How did socioeconomics come into play with Bryon in That Was Then, This is Now?
You will want to re-read Chapter Seven of this great novel, as this chapter details the way in which Bryon changes thanks to his serious relationship with Cathy and the way in which he becomes much more aware of his position in life and seeks to change it to become more respectable. Consider what Bryon tells us:
I got a job in a supermarket and I did a pretty good job of changing my attitude, outwardly at least. I couldn't help thinking smart-aleck things, but I could help saying them. Sacking groceries wasn't the most fun job in the world, but I was bringing in money.
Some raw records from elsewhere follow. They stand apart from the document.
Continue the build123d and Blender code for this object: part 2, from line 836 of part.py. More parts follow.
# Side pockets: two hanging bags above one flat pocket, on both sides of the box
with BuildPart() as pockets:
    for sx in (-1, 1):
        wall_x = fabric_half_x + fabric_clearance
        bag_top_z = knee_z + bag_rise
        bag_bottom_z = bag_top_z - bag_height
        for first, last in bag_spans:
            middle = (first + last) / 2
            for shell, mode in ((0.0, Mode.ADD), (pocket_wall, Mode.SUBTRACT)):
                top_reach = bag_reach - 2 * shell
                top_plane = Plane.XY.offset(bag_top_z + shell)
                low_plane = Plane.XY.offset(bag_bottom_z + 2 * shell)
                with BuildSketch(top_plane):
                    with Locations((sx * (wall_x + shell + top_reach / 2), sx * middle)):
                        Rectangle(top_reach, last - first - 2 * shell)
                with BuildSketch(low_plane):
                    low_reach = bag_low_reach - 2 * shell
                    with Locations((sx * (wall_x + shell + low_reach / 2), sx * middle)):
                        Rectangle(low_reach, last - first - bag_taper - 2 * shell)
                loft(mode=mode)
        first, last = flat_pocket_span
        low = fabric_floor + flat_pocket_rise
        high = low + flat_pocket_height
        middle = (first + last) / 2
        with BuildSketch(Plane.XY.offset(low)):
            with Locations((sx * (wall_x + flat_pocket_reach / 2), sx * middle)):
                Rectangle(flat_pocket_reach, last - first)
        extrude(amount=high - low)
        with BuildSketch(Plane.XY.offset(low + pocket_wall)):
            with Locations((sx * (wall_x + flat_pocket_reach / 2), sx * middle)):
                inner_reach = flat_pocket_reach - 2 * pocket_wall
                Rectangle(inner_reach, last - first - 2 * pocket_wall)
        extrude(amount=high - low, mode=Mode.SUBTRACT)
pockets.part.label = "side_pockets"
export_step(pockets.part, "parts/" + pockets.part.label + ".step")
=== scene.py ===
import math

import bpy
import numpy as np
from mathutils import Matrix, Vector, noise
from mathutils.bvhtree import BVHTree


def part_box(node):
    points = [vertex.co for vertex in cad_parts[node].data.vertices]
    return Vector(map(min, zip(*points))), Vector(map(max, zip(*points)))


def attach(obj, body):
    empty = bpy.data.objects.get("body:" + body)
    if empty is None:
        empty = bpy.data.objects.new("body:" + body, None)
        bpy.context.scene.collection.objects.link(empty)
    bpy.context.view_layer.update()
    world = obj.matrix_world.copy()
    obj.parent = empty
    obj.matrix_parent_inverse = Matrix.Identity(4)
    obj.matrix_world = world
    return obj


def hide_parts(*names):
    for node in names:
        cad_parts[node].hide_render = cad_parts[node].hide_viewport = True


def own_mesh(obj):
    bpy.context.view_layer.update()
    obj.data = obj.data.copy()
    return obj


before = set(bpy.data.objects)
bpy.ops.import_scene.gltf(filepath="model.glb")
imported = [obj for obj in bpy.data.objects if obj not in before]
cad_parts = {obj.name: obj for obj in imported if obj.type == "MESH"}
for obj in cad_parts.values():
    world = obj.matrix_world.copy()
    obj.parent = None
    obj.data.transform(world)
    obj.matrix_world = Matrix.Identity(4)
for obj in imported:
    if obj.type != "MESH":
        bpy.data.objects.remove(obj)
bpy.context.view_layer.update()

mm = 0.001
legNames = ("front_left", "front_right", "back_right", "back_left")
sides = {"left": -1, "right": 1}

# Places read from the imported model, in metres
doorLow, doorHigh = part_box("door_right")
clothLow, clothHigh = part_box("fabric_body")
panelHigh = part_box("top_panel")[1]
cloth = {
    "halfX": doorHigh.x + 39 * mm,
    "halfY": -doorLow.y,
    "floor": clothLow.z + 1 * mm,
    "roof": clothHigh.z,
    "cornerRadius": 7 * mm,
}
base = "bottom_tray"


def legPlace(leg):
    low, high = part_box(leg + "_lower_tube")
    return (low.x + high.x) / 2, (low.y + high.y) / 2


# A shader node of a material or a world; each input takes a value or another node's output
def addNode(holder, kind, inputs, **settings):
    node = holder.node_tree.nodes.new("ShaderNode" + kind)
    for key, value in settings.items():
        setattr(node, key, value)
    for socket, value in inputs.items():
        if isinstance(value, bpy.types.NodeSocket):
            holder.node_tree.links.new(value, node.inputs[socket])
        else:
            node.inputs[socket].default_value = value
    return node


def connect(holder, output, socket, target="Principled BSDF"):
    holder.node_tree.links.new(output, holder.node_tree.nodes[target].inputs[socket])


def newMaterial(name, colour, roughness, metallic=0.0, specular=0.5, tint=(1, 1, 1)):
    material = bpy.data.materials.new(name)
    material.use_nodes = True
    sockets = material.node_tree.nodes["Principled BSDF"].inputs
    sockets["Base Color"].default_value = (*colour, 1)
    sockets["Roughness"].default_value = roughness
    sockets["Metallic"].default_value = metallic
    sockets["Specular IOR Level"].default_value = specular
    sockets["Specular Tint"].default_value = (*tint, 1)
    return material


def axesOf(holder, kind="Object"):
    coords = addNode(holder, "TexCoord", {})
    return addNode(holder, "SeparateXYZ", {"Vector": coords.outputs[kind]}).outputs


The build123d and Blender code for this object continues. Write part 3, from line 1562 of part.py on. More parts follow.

This money was needed by Bryon's mother, but this also represents Bryon's maturity from the kind of character who we meet at the beginning of the book into a character who recognises that there is no future in pool hustling and not being respectable. Thus Bryon begins to transform himself to try to give himself some sort of hope of a future and also to improve his own social standing, even going as far as to bite back the comments he would like to make but now recognises are not appropriate.
It is also socioeconomics that come into play with Bryon in a different way, as he notices that Mark is earning a lot of money and begins to wonder where this money is coming from. At first he assumes Mark is winning this money by playing poker, but his discovery of the real source of this money is what leads to the story's tragic ending.